■ TASK TO COMPLETE:
The lines to return are those from the one containing "front_shell();" down to the one containing "points = [vertex.co", inclusive; return them exactly and nothing else.

■ THE INPUT:
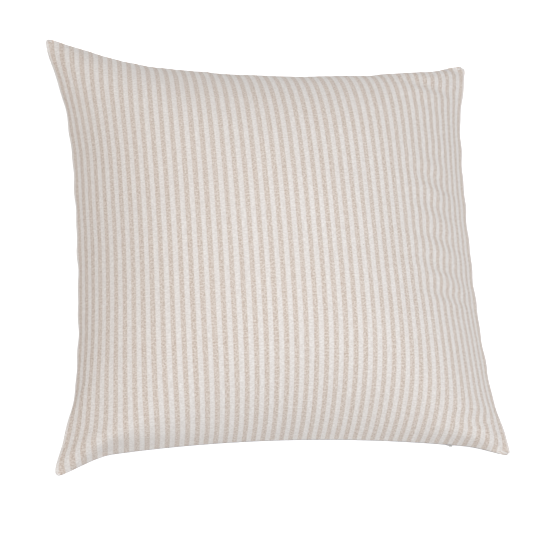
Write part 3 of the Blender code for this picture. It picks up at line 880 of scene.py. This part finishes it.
def plain_cotton(name, low, high, threads):
    material, tree, shader = new_material(name)
    cloth_shader(shader, 0.92, 0.2)
    place = cut_place(tree)
    weave = use(tree, WEAVE, Place=place, Threads=threads, Uneven=0.45)
    fleck = use(tree, FLECKS, Place=place)
    tone = maths(tree, "MULTIPLY_ADD", weave["Yarn"], 0.5, maths(tree, "MULTIPLY", fleck["Weft"], 0.5))
    feed(tree, shader.inputs["Base Color"], mixed(tree, tone, low, high))
    bumped(tree, shader, weave["Height"], 0.5, 0.0002)
    return material


def along_zipper(tree):
    """Object place turned into distance along the zipper, distance across it, and height."""
    parts = add(tree, "ShaderNodeSeparateXYZ")
    feed(tree, parts.inputs[0], object_place(tree))
    out = maths(tree, "SUBTRACT", parts.outputs[1], ZIP_CENTRE_Y)
    angle = maths(tree, "ARCTAN2", parts.outputs[0], out)
    square = maths(tree, "MULTIPLY", parts.outputs[0], parts.outputs[0])
    square = maths(tree, "MULTIPLY_ADD", out, out, square)
    place = add(tree, "ShaderNodeCombineXYZ")
    feed(tree, place.inputs[0], maths(tree, "MULTIPLY", angle, SIDE_RADIUS))
    feed(tree, place.inputs[1], maths(tree, "SQRT", square))
    feed(tree, place.inputs[2], parts.outputs[2])
    return place.outputs[0]


def zipper_tape():
    material, tree, shader = new_material("zipper_tape_weave")
    cloth_shader(shader, 0.85, 0.1)
    place = along_zipper(tree)
    weave = use(tree, WEAVE, Place=place, Threads=2600.0, Uneven=0.2)
    # Painted shade: the weave's height darkens the colour in the hollows between threads, on top of each
    # yarn's own uneven tone.
    tone = maths(tree, "MULTIPLY_ADD", weave["Yarn"], 0.3, maths(tree, "MULTIPLY", weave["Height"], 0.6))
    feed(tree, shader.inputs["Base Color"], mixed(tree, tone, (0.66, 0.64, 0.61, 1), (0.84, 0.82, 0.79, 1)))
    bumped(tree, shader, weave["Height"], 0.6, 0.0002)
    return material


COIL_PITCH = 0.0013


def zipper_coil():
    """Moulded nylon, ribbed at every turn of the coil, with shade painted between the turns."""
    material, tree, shader = new_material("zipper_coil_nylon")
    place = along_zipper(tree)
    parts = add(tree, "ShaderNodeSeparateXYZ")
    feed(tree, parts.inputs[0], place)
    slant = maths(tree, "MULTIPLY_ADD", parts.outputs[1], 0.6, parts.outputs[0])
    turn = maths(tree, "SINE", maths(tree, "MULTIPLY", slant, 2 * math.pi / COIL_PITCH))
    rib_and_gap_shade = between(tree, turn, -0.8, 0.9)
    cloudy = noise(tree, place, 600.0, 2.0)
    # Painted shade: the nylon is one colour, and the darker tone between the coil's turns stands in for shade
    # in the gaps.
    colour = mixed(tree, rib_and_gap_shade, (0.52, 0.50, 0.47, 1), (0.86, 0.84, 0.80, 1))
    colour = mixed(tree, maths(tree, "MULTIPLY", cloudy, 0.2), colour, (0.9, 0.9, 0.88, 1))
    feed(tree, shader.inputs["Base Color"], colour)
    shader.inputs["Roughness"].default_value = 0.32
    bumped(tree, shader, rib_and_gap_shade, 0.9, 0.0003)
    return material


def sewing_thread(name):
    """Two-ply spun thread: fine slanting plies with shade painted between them, and a little fluff."""
    material, tree, shader = new_material(name)
    cloth_shader(shader, 0.75, 0.3)
    place = object_place(tree)
    ply = add(tree, "ShaderNodeTexWave", wave_type="BANDS", bands_direction="DIAGONAL")
    feed(tree, ply.inputs["Vector"], place)
    ply.inputs["Scale"].default_value = 900.0
    ply.inputs["Distortion"].default_value = 1.5
    fluff = noise(tree, place, 2500.0, 3.0)
    # Painted shade: the ply bands darken the colour in the grooves between plies; the fluff is the thread's
    # own uneven tone.
    tone = maths(tree, "MULTIPLY_ADD", ply.outputs["Fac"], 0.6, maths(tree, "MULTIPLY", fluff, 0.4))
    feed(tree, shader.inputs["Base Color"], mixed(tree, tone, (0.62, 0.58, 0.53, 1), (0.88, 0.85, 0.80, 1)))
    bumped(tree, shader, tone, 0.7, 0.0001)
    return material


def label_satin():
    """Close satin ribbon, blank, with a fine float every few threads."""
    material, tree, shader = new_material("label_satin_ribbon")
    cloth_shader(shader, 0.38, 0.15)
    place = object_place(tree)
    weave = use(tree, WEAVE, Place=place, Threads=4200.0, Uneven=0.2)
    # Painted sheen: streaks of light along the satin, put into its colour as well as its bump.
    sheen = noise(tree, stretched(tree, place, (90, 2400, 600)), 1.0, 2.0)
    tone = maths(tree, "MULTIPLY_ADD", sheen, 0.7, maths(tree, "MULTIPLY", weave["Yarn"], 0.3))
    feed(tree, shader.inputs["Base Color"], mixed(tree, tone, (0.78, 0.77, 0.75, 1), (0.93, 0.93, 0.92, 1)))
    bumped(tree, shader, sheen, 0.3, 0.0001)
    return material


def fibre_batting():
    """Crimped polyester fibre: bright, tangled and very matt."""
    material, tree, shader = new_material("fibre_batting")
    cloth_shader(shader, 1.0, 0.4)
    place = object_place(tree)
    warp = noise(tree, place, 30.0, 3.0)
    bent = add(tree, "ShaderNodeVectorMath", operation="MULTIPLY_ADD")
    curls = add(tree, "ShaderNodeTexNoise")
    feed(tree, curls.inputs["Vector"], place)
    curls.inputs["Scale"].default_value = 60.0
    feed(tree, bent.inputs[0], curls.outputs["Color"])
    bent.inputs[1].default_value = (0.01, 0.01, 0.01)
    feed(tree, bent.inputs[2], place)
    strand = noise(tree, stretched(tree, bent.outputs[0], (240, 1500, 700)), 1.0, 4.0, 0.7)
    # Painted shade: the strands' relief darkens the colour between them; the larger patches are the batting's
    # own uneven tone.
    tone = maths(tree, "MULTIPLY_ADD", strand, 0.7, maths(tree, "MULTIPLY", warp, 0.3))
    feed(tree, shader.inputs["Base Color"], mixed(tree, tone, (0.72, 0.73, 0.74, 1), (0.96, 0.96, 0.96, 1)))
    bumped(tree, shader, strand, 0.8, 0.001)
    return material


def zipper_metal():
    """Cast zinc with a worn satin nickel finish."""
    material, tree, shader = new_material("zipper_cast_metal")
    place = object_place(tree)
    grain = noise(tree, stretched(tree, place, (3000, 900, 900)), 1.0, 3.0)
    worn = between(tree, noise(tree, place, 420.0, 4.0), 0.45, 0.7)
    feed(tree, shader.inputs["Base Color"], mixed(tree, worn, (0.60, 0.59, 0.57, 1), (0.78, 0.77, 0.75, 1)))
    feed(tree, shader.inputs["Roughness"], between(tree, grain, 0.2, 0.8, 0.24, 0.46))
    shader.inputs["Metallic"].default_value = 1.0
    bumped(tree, shader, grain, 0.15, 0.00005)
    return material


def finish_small_parts():
    """Give the carried-over solids their finishes."""
    finishes = {
        "zipper_tape": zipper_tape(),
        "zipper_coil": zipper_coil(),
        "thread": sewing_thread("sewing_thread"),
        "label": label_satin(),
        "metal": zipper_metal(),
    }
    groups = {
        "zipper_tape": ("zipper_tape_front", "zipper_tape_back"),
        "zipper_coil": ("zipper_coil_front", "zipper_coil_back"),
        "thread": ("insert_seam_thread", "insert_closing_thread", "zipper_thread_front",
                   "zipper_thread_back", "bar_tack_left", "bar_tack_right"),
        "label": ("care_label", "insert_label"),
        "metal": ("zipper_slider", "zipper_pull_tab", "zipper_top_stop_front",
                  "zipper_top_stop_back", "zipper_bottom_stop"),
    }
    for finish, names in groups.items():
        for name in names:
            node = frame["nodes"][name]
            node.data.materials.clear()
            node.data.materials.append(finishes[finish])


# Stage

FLOOR_GLOW = 0.8                            # lights the floor up to white, and nothing else
WORLD_LIGHT = 0.49
LIGHT_AIM = (0, 0, 0.05)


def plain_floor():
    """A white floor, seen from above only."""
    bpy.ops.object.select_all(action="DESELECT")
    bpy.ops.mesh.primitive_plane_add(size=12.0, location=(0, 0, -0.0002))
    floor = bpy.context.object
    floor.name = "floor"
    material, tree, shader = new_material("pale_floor")
    shader.inputs["Base Color"].default_value = (0.9, 0.9, 0.9, 1)
    shader.inputs["Roughness"].default_value = 1.0
    shader.inputs["Specular IOR Level"].default_value = 0.0
    shader.inputs["Emission Color"].default_value = (1, 1, 1, 1)
    seen = add(tree, "ShaderNodeLightPath").outputs["Is Camera Ray"]
    feed(tree, shader.inputs["Emission Strength"], maths(tree, "MULTIPLY", seen, FLOOR_GLOW))
    clear = add(tree, "ShaderNodeBsdfTransparent")
    mix = add(tree, "ShaderNodeMixShader")
    feed(tree, mix.inputs[0], add(tree, "ShaderNodeNewGeometry").outputs["Backfacing"])
    feed(tree, mix.inputs[1], shader.outputs[0])
    feed(tree, mix.inputs[2], clear.outputs[0])
    feed(tree, tree.nodes["Material Output"].inputs["Surface"], mix.outputs[0])
    floor.data.materials.append(material)


def soft_light(name, place, size, power, colour):
    """A round soft light that points at the pillow."""
    bpy.ops.object.light_add(type="AREA", location=place)
    light = bpy.context.object
    light.name = name
    light.data.shape = "DISK"
    light.data.size = size
    light.data.energy = power
    light.data.color = colour
    light.rotation_euler = (Vector(LIGHT_AIM) - Vector(place)).to_track_quat("-Z", "Y").to_euler()


def studio():
    """World and lights."""
    world = bpy.data.worlds.new("white room")
    bpy.context.scene.world = world
    world.use_nodes = True
    world.node_tree.nodes["Background"].inputs[0].default_value = (1, 0.985, 0.985, 1)
    world.node_tree.nodes["Background"].inputs[1].default_value = WORLD_LIGHT
    soft_light("key", (0.20, -0.40, 1.9), 1.1, 20.0, (0.94, 0.97, 1.0))
    soft_light("fill", (-1.9, 0.3, 1.5), 1.2, 4.5, (1.0, 0.84, 0.68))
    bpy.context.scene.view_settings.view_transform = "Standard"


CAMERA_DISTANCE = 1.8
CAMERA_TILT = math.radians(19.0)            # from straight above, towards the zipper
CAMERA_SIDE = math.radians(11.5)            # towards the left side
CAMERA_ROLL = math.radians(-4.0)
CAMERA_LENS = 110.5
AIM_DROP = 0.0255                           # the pillow sits above the middle of the view
AIM_LEFT = 0.0027


def camera():
    """The view, from above the zipper side and a little to the left."""
    towards = Vector((-math.sin(CAMERA_SIDE) * math.cos(CAMERA_TILT), -math.sin(CAMERA_TILT),
                      math.cos(CAMERA_SIDE) * math.cos(CAMERA_TILT)))
    right = Vector((0, 1, 0)).cross(towards).normalized()
    up = towards.cross(right)
    turned_right = right * math.cos(CAMERA_ROLL) + up * math.sin(CAMERA_ROLL)
    turned_up = up * math.cos(CAMERA_ROLL) - right * math.sin(CAMERA_ROLL)
    aim = Vector((0, 0, SEAM_Z)) - turned_up * AIM_DROP - turned_right * AIM_LEFT
    bpy.ops.object.camera_add(location=aim + towards * CAMERA_DISTANCE)
    view = bpy.context.object
    view.name = "camera"
    axes = np.array([turned_right, turned_up, towards]).T
    view.rotation_euler = Matrix(axes.tolist()).to_euler()
    view.data.lens = CAMERA_LENS
    view.data.sensor_width = 36.0
    view.data.clip_end = 50
    bpy.context.scene.camera = view


camera()
studio()
plain_floor()

front_grid, back_grid = shaped_cover()
front_cover = panel("front_cover", front_grid, 1)
back_cover = panel("back_cover", back_grid, -1)
finished(front_cover, "striped_cotton", striped_cotton(), "front_panel", fill=0.85)
back_cloth = plain_cotton("plain_back_cloth", (0.76, 0.76, 0.77, 1), (0.86, 0.86, 0.87, 1), 1900.0)
finished(back_cover, "plain_cotton", back_cloth, "back_panel", fill=0.85)

front_shadow = surface_finder(front_cover)
back_shadow = surface_finder(back_cover)
stitches = seam_stitches()
finished(stitches, "thread", sewing_thread("seam_sewing_thread"), "cover_seam_thread")
casing_cloth = plain_cotton("casing_cloth", (0.80, 0.79, 0.77, 1), (0.88, 0.87, 0.85, 1), 1500.0)
for side, word, shadow in ((1, "front", front_shadow), (-1, "back", back_shadow)):
    casing = casing_panel("insert_casing_" + word, shadow, side)
    finished(casing, "insert_cloth", casing_cloth, "insert_shell_" + word, fill=0.85)
filling = fibre_filling(front_shadow, back_shadow)
finished(filling, "fibre", fibre_batting(), "fibre_fill", fill=0.85)
finish_small_parts()
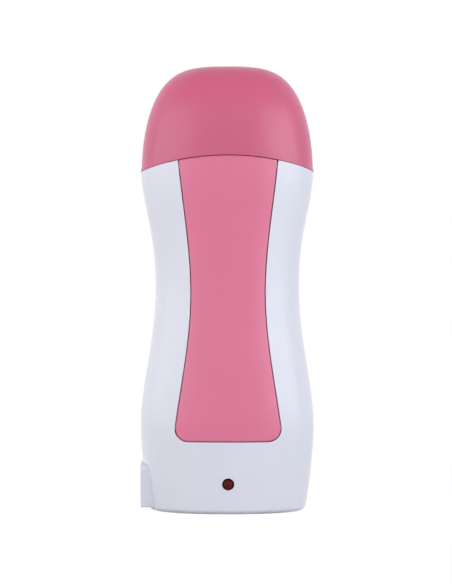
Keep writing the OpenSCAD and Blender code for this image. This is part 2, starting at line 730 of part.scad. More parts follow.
// The head snaps over the bottle's neck: a skirt with a rim to lift it by, sloping shoulders that
// end in a low lip on each side of the roller, and two rounded cheeks that carry its journals
module roller_head() {
    half_d = cartridge_d / 2;
    lip_d = roller_d / 2 + 1.5;
    cheek_r = 6.5;
    shoulders = concat([[half_d, head_top_z - 0.5]], eased(half_d, lip_d, head_top_z, head_lip_z - 1, 8),
        [[lip_d - 0.3, head_lip_z - 0.3], [lip_d - 0.9, head_lip_z]]);
    cheek = concat([[lip_d + 0.5, head_lip_z - 6]],
        eased(lip_d, cheek_r, head_lip_z - 2.5, roller_z, 6),
        [for (a = [15 : 15 : 90]) [cheek_r * cos(a), roller_z + cheek_r * sin(a)]]);
    color([0.93, 0.92, 0.90]) difference() {
        union() {
            oval(cartridge_w, cartridge_d, cartridge_r, bottle_top_z - 7.9, head_top_z);
            oval(cartridge_w + 3, cartridge_d + 3, cartridge_r + 1.5, mouth_z + 2.6, mouth_z + 4.2);
            head_bar(-cheek_x[1], cheek_x[1], shoulders);
            for (s = [-1, 1])
                head_bar(s > 0 ? cheek_x[0] : -cheek_x[1], s > 0 ? cheek_x[1] : -cheek_x[0], cheek);
        }
        bar_x(cartridge_y, roller_z, roller_d + 1, -cheek_x[0], cheek_x[0]);
        oval(cartridge_w - 6 + 0.2, cartridge_d - 6 + 0.2, cartridge_r - 2.9,
            bottle_top_z - 9, bottle_top_z);
        oval(40, 9, 4.4, bottle_top_z - 1, roller_z);
        bar_x(cartridge_y, roller_z, 4.1, -far, far);
    }
}

// A drum with rounded ends on two journals, turned as one
module roller() {
    r = roller_d / 2;
    round = 0.9;
    half_l = roller_l / 2;
    half = concat([[0, half_l + 2.9], [1.7, half_l + 2.9], [2, half_l + 2.6], [2, half_l]],
        [for (a = [90 : -22.5 : 0]) [r - round + round * cos(a), half_l - round + round * sin(a)]]);
    color([0.95, 0.94, 0.92]) translate([0, cartridge_y, roller_z]) rotate([0, 90, 0])
        rotate_extrude($fn = 96)
            polygon(concat(half, [for (i = [len(half) - 1 : -1 : 0]) [half[i][0], -half[i][1]]]));
}

front_shell();
rear_shell();
front_panel();
cap();
well_floor();
mouth_ring();
heating_sleeve();
heater_element();
heater_electrodes();
heater_insulation();
heater_clamp();
clamp_rivets();
thermostat();
thermal_fuse();
fuse_sleeve();
crimps();
live_wire();
neutral_wire();
lamp_wires();
lamp();
lamp_board();
lamp_resistor();
lamp_diode();
inlet_housing();
inlet_pins();
case_screws();
cartridge_bottle();
cartridge_wax();
roller_head();
roller();
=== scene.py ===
import math
from collections import Counter

import bmesh
import bpy
import numpy as np
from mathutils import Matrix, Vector


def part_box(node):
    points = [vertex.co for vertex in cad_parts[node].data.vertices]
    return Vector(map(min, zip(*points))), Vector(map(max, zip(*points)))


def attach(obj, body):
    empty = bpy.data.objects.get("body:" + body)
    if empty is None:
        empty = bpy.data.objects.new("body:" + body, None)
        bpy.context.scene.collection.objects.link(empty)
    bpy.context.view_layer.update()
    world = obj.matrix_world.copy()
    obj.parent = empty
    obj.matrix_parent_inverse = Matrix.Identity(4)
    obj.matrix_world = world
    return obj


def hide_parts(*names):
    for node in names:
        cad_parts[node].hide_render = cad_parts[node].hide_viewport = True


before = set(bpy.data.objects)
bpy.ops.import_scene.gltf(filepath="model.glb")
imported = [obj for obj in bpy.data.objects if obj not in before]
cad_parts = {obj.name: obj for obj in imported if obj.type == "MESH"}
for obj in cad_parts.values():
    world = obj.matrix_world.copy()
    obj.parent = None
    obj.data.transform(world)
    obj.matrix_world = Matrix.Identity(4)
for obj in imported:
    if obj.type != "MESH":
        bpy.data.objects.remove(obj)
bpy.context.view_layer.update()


# ---- Studio ------------------------------------------------------------------------------
# A white table under soft light from the front and both sides, as product pictures are
# taken. The camera stands level, facing the heater square on and half way up it.

mm = 0.001
photo_w, photo_h = 452, 584
mm_per_px = 0.44  # at the parting plane of the casing
base_row = 508.5  # picture row of the base, at the parting plane
middle_column = 227.2  # picture column of the heater's middle
view_distance = 850 * mm
aside = 14 * mm  # the camera stands a little left of the heater's middle
picture_tall = mm_per_px * mm * photo_h

camera = bpy.data.objects.new("camera", bpy.data.cameras.new("camera"))
camera.data.sensor_width = 36
camera.data.lens = camera.data.sensor_width * view_distance / picture_tall
camera.data.shift_x = aside / picture_tall
camera.location = (
    (photo_w / 2 - middle_column) * mm_per_px * mm - aside,
    -view_distance,
    (base_row - photo_h / 2) * mm_per_px * mm,
)
camera.rotation_euler = (math.radians(90), 0, 0)
bpy.context.scene.collection.objects.link(camera)
bpy.context.scene.camera = camera
bpy.context.scene.view_settings.view_transform = "Standard"


def node(tree, kind, **settings):
    """A shader node. The settings name its inputs, with _ for a space, or its properties."""
    made = tree.nodes.new(kind)
    for key, value in settings.items():
        socket = key.replace("_", " ")
        if socket in made.inputs:
            made.inputs[socket].default_value = value
        else:
            setattr(made, key, value)
    return made


def seen_directly(tree):
    """1 for rays that show the background: from the camera, a gloss or through something clear."""
    path = node(tree, "ShaderNodeLightPath")
    glossy = node(tree, "ShaderNodeMath", operation="MAXIMUM")
    both = node(tree, "ShaderNodeMath", operation="MAXIMUM")
    tree.links.new(path.outputs["Is Glossy Ray"], glossy.inputs[0])
    tree.links.new(path.outputs["Is Transmission Ray"], glossy.inputs[1])
    tree.links.new(path.outputs["Is Camera Ray"], both.inputs[0])
    tree.links.new(glossy.outputs[0], both.inputs[1])
    return both.outputs[0]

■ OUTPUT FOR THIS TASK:
front_shell();
rear_shell();
front_panel();
cap();
well_floor();
mouth_ring();
heating_sleeve();
heater_element();
heater_electrodes();
heater_insulation();
heater_clamp();
clamp_rivets();
thermostat();
thermal_fuse();
fuse_sleeve();
crimps();
live_wire();
neutral_wire();
lamp_wires();
lamp();
lamp_board();
lamp_resistor();
lamp_diode();
inlet_housing();
inlet_pins();
case_screws();
cartridge_bottle();
cartridge_wax();
roller_head();
roller();
=== scene.py ===
import math
from collections import Counter

import bmesh
import bpy
import numpy as np
from mathutils import Matrix, Vector


def part_box(node):
    points = [vertex.co for vertex in cad_parts[node].data.vertices]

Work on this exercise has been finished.